- Born: 1901 Tulcea, Romania
- Died: 1973 (aged 71–72) Bucharest, Romania
- Known for: Painting

= Ecaterina Delighioz =

Romanian artist (1901–1973?)

Ecaterina Delighioz (née Cristescu, 1901–1973?) was a Romanian artist and art teacher, known for her paintings of landscapes, still lifes and female nudes.
==Early life and education==
Although the work of Delighioz is still widely available on art markets, little is known about her early life. She was born in Tulcea, Romania in 1901 but the precise date appears to be unavailable. In 1919 she attended the first six-week summer school of the Free School of Painting at the Romanian Painters Colony in Baia Mare in Romania, where she was guided by the painter and teacher, Ipolit Strâmbu, and the Hungarian painter, János Thorma. This summer school was open to students of Romanian art schools and of the National School of Fine Arts in Bucharest. It appears that her work was first exhibited in an exhibition at the Free School of Painting, which included works by Strâmbu as well as some of her contemporaries, such as Micaela Eleutheriade and Alexandru Phoebus. She graduated from the school of fine arts in Bucharest in 1925, having received tuition from Strâmbu, George Demetrescu Mirea, Cecilia Cuţescu-Storck, and Dimitrie Serafim.

==Artistic career==
Delighioz taught art at the Spiru Haret Dobrujan College in her home town of Tulcea.
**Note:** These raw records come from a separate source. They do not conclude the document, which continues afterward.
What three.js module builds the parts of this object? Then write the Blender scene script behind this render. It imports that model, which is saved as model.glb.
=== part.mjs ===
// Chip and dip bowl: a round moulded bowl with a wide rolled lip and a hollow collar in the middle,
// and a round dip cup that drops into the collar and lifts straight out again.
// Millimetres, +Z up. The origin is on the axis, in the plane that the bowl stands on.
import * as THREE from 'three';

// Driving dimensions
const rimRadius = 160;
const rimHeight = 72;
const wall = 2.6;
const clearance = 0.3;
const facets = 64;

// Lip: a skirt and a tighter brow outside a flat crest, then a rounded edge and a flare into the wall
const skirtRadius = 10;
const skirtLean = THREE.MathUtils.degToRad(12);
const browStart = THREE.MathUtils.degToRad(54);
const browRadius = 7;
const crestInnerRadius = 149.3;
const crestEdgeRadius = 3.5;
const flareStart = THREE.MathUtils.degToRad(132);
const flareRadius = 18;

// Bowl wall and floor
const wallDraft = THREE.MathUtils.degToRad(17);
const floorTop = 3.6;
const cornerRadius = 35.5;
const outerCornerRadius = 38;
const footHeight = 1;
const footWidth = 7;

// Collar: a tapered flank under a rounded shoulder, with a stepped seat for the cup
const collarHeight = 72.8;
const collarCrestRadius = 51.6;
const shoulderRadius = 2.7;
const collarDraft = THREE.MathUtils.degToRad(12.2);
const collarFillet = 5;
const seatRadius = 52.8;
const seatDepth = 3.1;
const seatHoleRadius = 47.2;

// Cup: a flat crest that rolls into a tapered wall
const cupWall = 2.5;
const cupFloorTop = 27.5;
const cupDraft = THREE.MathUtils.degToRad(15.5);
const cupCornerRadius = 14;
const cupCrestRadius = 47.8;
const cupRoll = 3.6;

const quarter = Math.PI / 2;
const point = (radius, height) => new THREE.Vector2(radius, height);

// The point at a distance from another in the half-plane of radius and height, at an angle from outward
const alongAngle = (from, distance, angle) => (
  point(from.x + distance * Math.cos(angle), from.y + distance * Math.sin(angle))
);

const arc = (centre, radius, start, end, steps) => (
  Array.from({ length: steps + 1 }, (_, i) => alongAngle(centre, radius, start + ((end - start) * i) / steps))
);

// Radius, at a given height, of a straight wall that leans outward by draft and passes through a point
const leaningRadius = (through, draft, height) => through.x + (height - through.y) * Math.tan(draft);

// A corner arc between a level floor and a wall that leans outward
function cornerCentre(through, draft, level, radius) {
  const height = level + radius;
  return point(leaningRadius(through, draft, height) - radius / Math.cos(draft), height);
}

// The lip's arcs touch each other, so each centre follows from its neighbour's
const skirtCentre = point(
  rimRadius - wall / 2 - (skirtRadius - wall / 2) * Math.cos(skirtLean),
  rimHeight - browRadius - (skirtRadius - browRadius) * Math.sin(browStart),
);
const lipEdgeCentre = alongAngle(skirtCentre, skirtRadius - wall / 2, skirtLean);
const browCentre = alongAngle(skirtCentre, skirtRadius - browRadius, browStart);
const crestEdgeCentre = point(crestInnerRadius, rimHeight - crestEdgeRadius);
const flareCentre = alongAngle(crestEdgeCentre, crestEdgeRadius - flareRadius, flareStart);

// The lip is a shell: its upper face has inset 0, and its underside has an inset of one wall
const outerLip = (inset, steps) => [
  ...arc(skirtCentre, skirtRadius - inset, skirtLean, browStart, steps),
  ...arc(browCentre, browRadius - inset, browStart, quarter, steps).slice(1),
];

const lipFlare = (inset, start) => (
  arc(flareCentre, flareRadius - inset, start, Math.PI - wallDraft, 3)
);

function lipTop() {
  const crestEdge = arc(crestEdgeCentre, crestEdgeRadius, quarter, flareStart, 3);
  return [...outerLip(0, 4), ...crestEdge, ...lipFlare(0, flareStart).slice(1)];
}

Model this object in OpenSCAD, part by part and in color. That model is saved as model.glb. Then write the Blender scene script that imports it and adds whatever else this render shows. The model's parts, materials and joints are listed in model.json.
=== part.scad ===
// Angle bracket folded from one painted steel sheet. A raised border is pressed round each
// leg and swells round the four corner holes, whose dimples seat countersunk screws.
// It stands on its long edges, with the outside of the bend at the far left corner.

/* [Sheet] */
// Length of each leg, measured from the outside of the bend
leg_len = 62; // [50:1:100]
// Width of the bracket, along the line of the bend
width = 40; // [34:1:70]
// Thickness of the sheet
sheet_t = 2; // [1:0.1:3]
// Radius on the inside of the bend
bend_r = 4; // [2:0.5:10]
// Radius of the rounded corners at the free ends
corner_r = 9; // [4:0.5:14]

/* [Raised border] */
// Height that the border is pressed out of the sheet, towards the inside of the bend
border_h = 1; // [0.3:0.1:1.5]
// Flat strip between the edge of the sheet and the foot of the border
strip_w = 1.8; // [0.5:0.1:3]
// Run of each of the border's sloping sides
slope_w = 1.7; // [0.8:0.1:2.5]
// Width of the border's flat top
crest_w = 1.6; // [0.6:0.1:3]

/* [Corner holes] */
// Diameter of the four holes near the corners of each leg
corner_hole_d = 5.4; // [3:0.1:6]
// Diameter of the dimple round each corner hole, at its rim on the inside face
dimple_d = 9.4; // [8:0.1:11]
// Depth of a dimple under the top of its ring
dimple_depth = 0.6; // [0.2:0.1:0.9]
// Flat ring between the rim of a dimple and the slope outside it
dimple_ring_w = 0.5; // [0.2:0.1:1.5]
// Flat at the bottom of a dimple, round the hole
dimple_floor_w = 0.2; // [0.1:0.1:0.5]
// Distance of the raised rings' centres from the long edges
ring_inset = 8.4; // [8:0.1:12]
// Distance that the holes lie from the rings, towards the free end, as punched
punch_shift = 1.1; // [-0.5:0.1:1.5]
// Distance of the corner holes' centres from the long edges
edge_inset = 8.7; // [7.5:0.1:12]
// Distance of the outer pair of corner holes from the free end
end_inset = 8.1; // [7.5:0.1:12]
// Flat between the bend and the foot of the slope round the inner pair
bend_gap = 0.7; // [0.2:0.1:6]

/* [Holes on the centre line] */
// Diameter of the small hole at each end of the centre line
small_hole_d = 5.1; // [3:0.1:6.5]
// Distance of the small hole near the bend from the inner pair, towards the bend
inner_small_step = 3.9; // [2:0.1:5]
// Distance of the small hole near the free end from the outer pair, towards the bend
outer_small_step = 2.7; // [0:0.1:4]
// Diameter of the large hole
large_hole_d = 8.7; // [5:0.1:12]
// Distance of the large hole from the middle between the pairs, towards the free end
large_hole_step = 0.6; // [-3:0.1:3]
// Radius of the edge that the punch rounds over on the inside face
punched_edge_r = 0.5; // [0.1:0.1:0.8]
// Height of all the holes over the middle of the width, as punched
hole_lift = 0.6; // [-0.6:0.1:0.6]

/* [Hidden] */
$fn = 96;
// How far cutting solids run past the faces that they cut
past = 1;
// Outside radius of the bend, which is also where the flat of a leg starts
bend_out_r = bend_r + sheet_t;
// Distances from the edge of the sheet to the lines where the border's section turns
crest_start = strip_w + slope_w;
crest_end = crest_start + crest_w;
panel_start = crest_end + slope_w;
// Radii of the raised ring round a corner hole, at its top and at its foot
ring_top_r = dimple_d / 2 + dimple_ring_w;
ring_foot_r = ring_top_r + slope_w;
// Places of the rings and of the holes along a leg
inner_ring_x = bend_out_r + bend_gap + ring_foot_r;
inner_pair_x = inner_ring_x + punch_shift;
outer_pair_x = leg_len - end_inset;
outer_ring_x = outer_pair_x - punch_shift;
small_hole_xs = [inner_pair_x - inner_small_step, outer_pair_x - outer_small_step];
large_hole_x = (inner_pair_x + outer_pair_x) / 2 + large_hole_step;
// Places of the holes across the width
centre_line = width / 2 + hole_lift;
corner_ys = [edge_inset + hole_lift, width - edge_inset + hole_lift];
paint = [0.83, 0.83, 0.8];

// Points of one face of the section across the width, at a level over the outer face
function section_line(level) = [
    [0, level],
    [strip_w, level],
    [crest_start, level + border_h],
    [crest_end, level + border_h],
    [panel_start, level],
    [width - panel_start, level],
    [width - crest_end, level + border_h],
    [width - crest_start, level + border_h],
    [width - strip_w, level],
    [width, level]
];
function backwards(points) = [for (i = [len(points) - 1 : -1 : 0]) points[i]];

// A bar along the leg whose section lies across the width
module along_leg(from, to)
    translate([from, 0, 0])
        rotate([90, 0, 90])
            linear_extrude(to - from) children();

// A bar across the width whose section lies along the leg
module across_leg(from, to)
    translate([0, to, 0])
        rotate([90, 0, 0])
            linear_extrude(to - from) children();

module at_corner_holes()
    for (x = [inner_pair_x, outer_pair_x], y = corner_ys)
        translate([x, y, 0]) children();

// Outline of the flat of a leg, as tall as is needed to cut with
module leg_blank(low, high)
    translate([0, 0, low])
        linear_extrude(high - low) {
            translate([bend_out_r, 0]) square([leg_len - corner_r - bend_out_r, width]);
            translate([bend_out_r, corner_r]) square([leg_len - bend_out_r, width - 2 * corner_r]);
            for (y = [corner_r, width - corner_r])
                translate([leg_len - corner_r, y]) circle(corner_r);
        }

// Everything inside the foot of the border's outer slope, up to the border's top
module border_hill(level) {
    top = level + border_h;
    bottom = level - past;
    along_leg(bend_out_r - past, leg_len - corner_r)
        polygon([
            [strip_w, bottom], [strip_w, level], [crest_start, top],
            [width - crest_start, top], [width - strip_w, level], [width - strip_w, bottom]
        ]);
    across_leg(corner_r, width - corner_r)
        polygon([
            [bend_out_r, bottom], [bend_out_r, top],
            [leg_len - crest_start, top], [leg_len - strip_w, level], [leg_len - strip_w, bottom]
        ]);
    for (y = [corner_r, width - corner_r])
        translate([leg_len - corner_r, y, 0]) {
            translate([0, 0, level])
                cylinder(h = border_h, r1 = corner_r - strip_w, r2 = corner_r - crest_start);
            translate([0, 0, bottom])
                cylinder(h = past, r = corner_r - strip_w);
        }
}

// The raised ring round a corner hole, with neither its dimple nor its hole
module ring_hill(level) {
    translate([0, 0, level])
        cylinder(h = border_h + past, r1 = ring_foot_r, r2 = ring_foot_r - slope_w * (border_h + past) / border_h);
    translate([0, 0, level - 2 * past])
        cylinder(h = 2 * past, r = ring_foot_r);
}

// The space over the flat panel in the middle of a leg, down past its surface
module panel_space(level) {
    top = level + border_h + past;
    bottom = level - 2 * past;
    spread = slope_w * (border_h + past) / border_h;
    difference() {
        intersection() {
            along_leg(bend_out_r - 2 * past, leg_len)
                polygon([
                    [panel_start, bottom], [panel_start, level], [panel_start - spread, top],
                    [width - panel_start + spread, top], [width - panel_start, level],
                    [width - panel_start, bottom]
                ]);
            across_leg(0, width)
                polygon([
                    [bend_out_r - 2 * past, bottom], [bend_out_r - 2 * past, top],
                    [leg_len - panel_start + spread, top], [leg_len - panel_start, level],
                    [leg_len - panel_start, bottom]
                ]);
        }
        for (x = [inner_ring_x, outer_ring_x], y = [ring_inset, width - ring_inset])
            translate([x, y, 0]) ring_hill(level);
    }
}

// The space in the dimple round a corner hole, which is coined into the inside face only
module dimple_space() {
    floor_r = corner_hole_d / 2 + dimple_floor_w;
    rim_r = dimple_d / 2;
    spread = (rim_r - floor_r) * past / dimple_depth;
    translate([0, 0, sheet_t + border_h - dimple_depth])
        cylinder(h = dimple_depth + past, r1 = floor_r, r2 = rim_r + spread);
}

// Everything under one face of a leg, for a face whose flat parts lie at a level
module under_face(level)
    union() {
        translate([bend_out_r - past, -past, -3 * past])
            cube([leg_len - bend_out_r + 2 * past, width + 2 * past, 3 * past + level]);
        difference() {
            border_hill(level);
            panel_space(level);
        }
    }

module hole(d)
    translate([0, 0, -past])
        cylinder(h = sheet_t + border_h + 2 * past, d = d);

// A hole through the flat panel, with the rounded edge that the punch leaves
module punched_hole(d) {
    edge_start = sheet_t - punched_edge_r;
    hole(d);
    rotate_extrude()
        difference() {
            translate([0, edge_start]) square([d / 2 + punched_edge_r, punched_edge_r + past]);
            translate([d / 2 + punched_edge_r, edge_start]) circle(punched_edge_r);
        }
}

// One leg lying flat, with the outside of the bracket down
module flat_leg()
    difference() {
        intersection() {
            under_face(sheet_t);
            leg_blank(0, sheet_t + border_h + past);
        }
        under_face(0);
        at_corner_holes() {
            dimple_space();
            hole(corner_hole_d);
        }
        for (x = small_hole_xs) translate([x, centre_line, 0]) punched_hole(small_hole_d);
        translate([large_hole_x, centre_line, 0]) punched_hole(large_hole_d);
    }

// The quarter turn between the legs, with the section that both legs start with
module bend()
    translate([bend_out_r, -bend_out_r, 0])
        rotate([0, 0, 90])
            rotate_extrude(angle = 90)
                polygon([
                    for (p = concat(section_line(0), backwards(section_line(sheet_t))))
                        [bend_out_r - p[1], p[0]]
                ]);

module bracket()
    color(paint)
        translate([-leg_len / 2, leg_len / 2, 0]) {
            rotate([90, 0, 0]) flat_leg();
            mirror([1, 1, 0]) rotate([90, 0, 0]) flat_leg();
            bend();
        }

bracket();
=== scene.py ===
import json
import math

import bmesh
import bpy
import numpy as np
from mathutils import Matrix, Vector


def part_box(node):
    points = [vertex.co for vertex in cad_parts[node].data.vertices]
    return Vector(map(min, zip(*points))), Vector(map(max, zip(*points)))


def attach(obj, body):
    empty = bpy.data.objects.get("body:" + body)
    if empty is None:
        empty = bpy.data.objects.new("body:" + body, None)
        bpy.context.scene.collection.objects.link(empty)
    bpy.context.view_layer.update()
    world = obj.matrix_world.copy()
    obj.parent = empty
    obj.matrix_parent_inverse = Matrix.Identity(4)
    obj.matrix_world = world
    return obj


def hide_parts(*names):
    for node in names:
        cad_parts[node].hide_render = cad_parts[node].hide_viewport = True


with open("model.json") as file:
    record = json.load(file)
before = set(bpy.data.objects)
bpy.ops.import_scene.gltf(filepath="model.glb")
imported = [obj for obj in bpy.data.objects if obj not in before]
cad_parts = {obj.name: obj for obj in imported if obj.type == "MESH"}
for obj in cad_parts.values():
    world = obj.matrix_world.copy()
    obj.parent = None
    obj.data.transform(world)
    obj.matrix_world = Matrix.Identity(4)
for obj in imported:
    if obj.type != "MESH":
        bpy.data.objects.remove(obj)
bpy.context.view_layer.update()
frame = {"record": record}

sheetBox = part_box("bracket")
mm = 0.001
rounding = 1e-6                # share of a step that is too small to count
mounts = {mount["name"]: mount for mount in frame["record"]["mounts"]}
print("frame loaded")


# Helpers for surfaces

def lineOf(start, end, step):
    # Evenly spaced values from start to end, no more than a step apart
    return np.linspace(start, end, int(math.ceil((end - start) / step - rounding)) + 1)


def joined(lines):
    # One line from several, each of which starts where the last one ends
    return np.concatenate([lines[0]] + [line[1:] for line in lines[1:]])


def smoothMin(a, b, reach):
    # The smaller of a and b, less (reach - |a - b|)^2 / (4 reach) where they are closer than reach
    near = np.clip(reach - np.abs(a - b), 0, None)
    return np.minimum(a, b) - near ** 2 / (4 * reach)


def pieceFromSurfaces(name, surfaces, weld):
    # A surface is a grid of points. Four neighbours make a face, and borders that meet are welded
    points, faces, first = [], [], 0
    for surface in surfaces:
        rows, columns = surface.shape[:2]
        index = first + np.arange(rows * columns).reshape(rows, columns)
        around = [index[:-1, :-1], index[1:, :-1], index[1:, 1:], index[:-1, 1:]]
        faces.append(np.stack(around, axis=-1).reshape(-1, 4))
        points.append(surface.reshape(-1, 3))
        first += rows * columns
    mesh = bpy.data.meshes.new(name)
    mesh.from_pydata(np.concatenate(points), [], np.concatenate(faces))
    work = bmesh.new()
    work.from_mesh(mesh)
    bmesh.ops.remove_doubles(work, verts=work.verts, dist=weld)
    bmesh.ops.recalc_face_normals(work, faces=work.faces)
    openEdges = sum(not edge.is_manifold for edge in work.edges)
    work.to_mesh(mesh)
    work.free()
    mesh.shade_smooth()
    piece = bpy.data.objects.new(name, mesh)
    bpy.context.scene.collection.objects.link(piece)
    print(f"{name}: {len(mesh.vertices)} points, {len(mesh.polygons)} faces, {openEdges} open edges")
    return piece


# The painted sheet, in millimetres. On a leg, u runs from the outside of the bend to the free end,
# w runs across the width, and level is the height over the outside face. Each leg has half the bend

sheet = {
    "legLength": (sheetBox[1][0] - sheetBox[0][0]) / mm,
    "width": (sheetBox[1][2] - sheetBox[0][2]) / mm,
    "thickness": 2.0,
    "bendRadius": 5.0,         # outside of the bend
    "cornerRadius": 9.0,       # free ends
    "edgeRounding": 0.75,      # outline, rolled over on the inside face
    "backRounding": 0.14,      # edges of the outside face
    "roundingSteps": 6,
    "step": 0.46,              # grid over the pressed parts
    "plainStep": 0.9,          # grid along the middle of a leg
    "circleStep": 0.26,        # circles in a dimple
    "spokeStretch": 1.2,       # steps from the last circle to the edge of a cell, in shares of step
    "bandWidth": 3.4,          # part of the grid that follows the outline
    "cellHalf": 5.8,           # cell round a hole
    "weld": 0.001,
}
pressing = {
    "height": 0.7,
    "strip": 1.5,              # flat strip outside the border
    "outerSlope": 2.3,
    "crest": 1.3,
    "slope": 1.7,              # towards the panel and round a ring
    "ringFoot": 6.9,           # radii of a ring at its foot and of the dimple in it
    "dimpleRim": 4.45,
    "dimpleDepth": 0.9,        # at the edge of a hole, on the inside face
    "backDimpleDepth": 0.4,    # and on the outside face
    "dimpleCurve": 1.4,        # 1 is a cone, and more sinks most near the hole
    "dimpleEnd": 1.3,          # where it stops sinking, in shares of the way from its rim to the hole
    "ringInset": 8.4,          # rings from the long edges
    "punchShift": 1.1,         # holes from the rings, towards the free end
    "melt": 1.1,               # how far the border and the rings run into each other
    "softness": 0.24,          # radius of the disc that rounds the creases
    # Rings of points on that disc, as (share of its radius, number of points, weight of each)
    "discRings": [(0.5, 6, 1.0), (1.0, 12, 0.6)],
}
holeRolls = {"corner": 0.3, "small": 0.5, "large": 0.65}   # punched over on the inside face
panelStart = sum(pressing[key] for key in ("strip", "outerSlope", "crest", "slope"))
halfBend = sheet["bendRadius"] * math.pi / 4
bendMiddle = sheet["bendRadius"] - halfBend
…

From 1933 until 1946 she exhibited actively in the official salons in Bucharest, being considered as a prominent representative of the women's artistic movement in interwar Romania. An important early work was Lady with a Fan (1936), probably commissioned, which shows strong evidence of the influence of Ipolit Strâmbu. It is a figurative composition depicting a young woman in what is clearly a wealthy home. This painting was acquired by the County Museum of Art of Baia Mare in 2014. In 1937, she participated in the exhibition called Les femmes artistes d'Europe, the first international all-woman art show in France, held at the Jeu de Paume in Paris. From her paintings, we know that she also visited Venice.

==Death==
Delighioz died in 1973 in Bucharest. Her work is held by the Năsui Collection & Archives in Bucharest, by the County Museum of Art of Baia Mare, and elsewhere. Most recently, her work has been exhibited at a group exhibition called Cats are taking over, held in 2025 at Vila Catena in Bucharest.